U2 just pulled a Bruce Springsteen.
The band has released its first collection of new songs in nearly a decade, the six-song EP Days of Ash. The songs include a tribute to Renée Good called “American Obituary,” and are a reflection of the somber political times in the nation, as Bono hits ICE, Putin, Netanyahu, and more.
“Renée Good born to die free / American mother of three / Seventh day / January / A bullet for each child, you see,” Bono sings of Good, the 33-year-old mother and American citizen gunned down by ICE last month.
The scathing rebuke continues, “To desecrate domestic bliss / Three bullets blast, three babies kissed / Renee the domestic terrorist? / What you can’t kill can’t die / America will rise / Against the people of the lie.”

“American Obituary” comes a few weeks after Springsteen’s “Streets of Minneapolis,” a song that also memorializes the “two dead left to die on snow-filled streets / Alex Pretti and Renée Good,” while blasting Donald Trump and his administration. Springsteen also released an anti-Trump EP “Land of Hope and Dreams,” which includes two of his onstage speeches calling the administration “corrupt, incompetent, and treasonous.”
At the height of Trump’s beef with Springsteen last spring, he declared that the music icon “ought to KEEP HIS MOUTH SHUT.” Bono defended Springsteen at the time, telling Jimmy Kimmel, “There’s only one boss in America.”

U2 digs into the ICE killings just as brazenly as “the Boss,” as Bono sings, “Could you stop a bullet in midair?” and criticizes apathy with the lyrics, “Could you stop a heart from breaking / By having it not care?” and “You have the right to remain silent / or not…”
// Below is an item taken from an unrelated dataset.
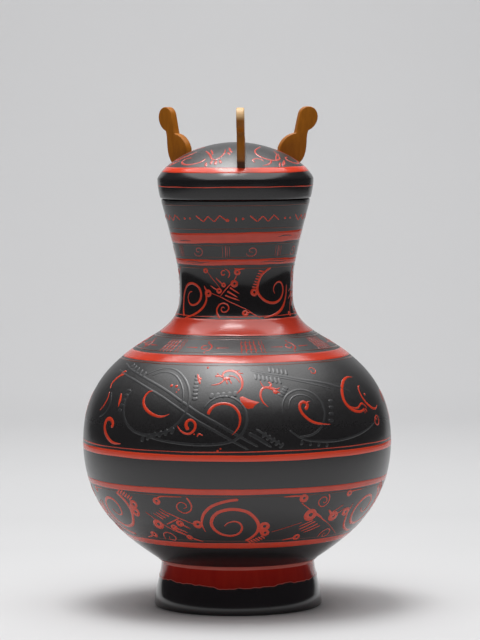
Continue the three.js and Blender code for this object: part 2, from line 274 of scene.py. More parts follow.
def paint(name, colour, dark):
    """Red paint laid on with a brush that ran round the jar, with painted shade from the shoulder band up to the
    collar and painted light on the equator bands.
    """
    s = Shader(name)
    brushed = s.node("ShaderNodeMapping", Vector=s.place(), Scale=(5.0, 5.0, 420.0))
    streaks = s.noise(2.0, 4.0, 0.65, brushed)
    mottle = s.noise(55.0, 4.0)
    x, y, z = s.axes()
    # Painted shade on the upward-facing reds from the shoulder band to the collar, painted light on the
    # sideways-facing equator bands
    collar_shade = ((z - 0.283) * 120.0).clamped() * ((0.331 - z) * 400.0).clamped()
    equator_light = ((z - 0.178) * 400.0).clamped() * ((0.192 - z) * 400.0).clamped()
    thickness_and_painted_light = (streaks * 0.7 + mottle * 0.5 - 0.1 + equator_light * 0.5).clamped() * (1.0 - collar_shade * 0.55)
    shade = s.mix(thickness_and_painted_light, rgba(dark), rgba(colour))
    return s.finish(Base_Color=shade, Roughness=mottle * 0.12 + 0.14, Specular_IOR_Level=0.62,
                    Normal=s.bump(streaks * 0.6 + s.noise(260.0) * 0.3, 0.25, 0.0004))


def dark_paint():
    """Black figures on the black ground, a little greyer and duller than it, and greyer still on the shoulder and
    the upper belly from a painted sheen.
    """
    s = Shader("jar_relief")
    x, y, z = s.axes()
    worn_and_sheen = dust_and_sheen_zone(z)
    # Lighter on the shoulder and the upper belly: a painted sheen
    share = s.noise(45.0, 5.0, 0.6) * (worn_and_sheen * 0.65 + 0.35)
    tone = s.mix(share, (0.014, 0.014, 0.015, 1), (0.06, 0.06, 0.063, 1))
    return s.finish(Base_Color=tone, Roughness=s.noise(60.0) * 0.1 + worn_and_sheen * 0.14 + 0.22,
                    Normal=s.bump(s.noise(350.0), 0.25, 0.0004), Specular_IOR_Level=0.7,
                    Coat_Weight=worn_and_sheen * 0.45, Coat_Roughness=0.42)


def ochre(colours):
    """Ochre lacquer over carved wood, with painted shade at the front finial's foot and a painted highlight on
    its top.
    """
    s = Shader("jar_ochre")
    grain = s.node("ShaderNodeMapping", Vector=s.place(), Scale=(90.0, 90.0, 22.0))
    mottled = s.mix(s.noise(3.0, 6.0, 0.65, grain), rgba(colours.ochre_dark), rgba(colours.ochre))
    x, y, z = s.axes()
    front = y < -0.03
    # Front finial only: painted shade at its foot, where it meets the dome, and a painted highlight on its top
    foot = ((0.5085 - z) * 300.0).clamped() * front
    tip_highlight = ((z - 0.5515) * 200.0).clamped() * front
    tip_highlit = s.mix(tip_highlight * 0.75, mottled, (0.72, 0.5, 0.27, 1))
    tone = s.mix(foot * 0.85, tip_highlit, (0.03, 0.012, 0.006, 1))
    return s.finish(Base_Color=tone, Roughness=s.noise(50.0) * 0.15 + 0.3,
                    Normal=s.bump(s.noise(3.0, 5.0, 0.6, grain), 0.35, 0.0005), Specular_IOR_Level=0.2)


def bamboo():
    s = Shader("jar_bamboo")
    fibres = s.node("ShaderNodeMapping", Vector=s.place(), Scale=(900.0, 900.0, 40.0))
    tone = s.mix(s.noise(1.0, 3.0, 0.5, fibres), (0.35, 0.24, 0.11, 1), (0.66, 0.52, 0.3, 1))
    return s.finish(Base_Color=tone, Roughness=0.65)


def only(thing):
    bpy.ops.object.select_all(action="DESELECT")
    thing.select_set(True)
    bpy.context.view_layer.objects.active = thing


def turned(name, profile, steps=192, angle=35):
    """A closed profile of radius and height, spun round the jar's axis."""
    bpy.ops.object.select_all(action="DESELECT")
    bpy.ops.mesh.primitive_circle_add(vertices=len(profile), radius=1, location=(0, 0, 0))
    thing = bpy.context.object
    thing.name = name
    thing.data.name = name
    for vertex, (r, z) in zip(thing.data.vertices, profile):
        vertex.co = (max(r, 0) * MM, 0, z * MM)
    bpy.ops.object.mode_set(mode="EDIT")
    bpy.ops.mesh.select_all(action="SELECT")
    bpy.ops.mesh.spin(steps=steps, angle=2 * math.pi, center=(0, 0, 0), axis=(0, 0, 1))
    bpy.ops.mesh.select_all(action="SELECT")
    bpy.ops.mesh.remove_doubles(threshold=1e-6)
    bpy.ops.mesh.normals_make_consistent(inside=False)
    bpy.ops.object.mode_set(mode="OBJECT")
    bpy.ops.object.shade_smooth_by_angle(angle=math.radians(angle))
    return thing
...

Other songs on the EP, none of which will be featured on the band’s long-awaited forthcoming album, include “Yours Eternally,” “Songs of the Future,” “The Tears of Things,” “One Life at a Time,” and “Wildpeace.” The songs take on various headlines beyond the U.S. and Minneapolis, from Ukraine to Gaza, and Iran to Israel.
Fellow Grammy winner Ed Sheeran features on and co-writes “Yours Eternally”—the EP’s closing track, written as a letter from a Ukrainian soldier on the front lines of the conflict with Russia. The song also features Taras Topolia of the pop-rock band Antytila, who made a direct appeal to the singer in 2022.
Bono told The Guardian on Wednesday that the band’s next album will have “a carnival vibe … a more defiantly joyful feel.”
U2 released its last full-length album, “Songs of Experience,” in 2017.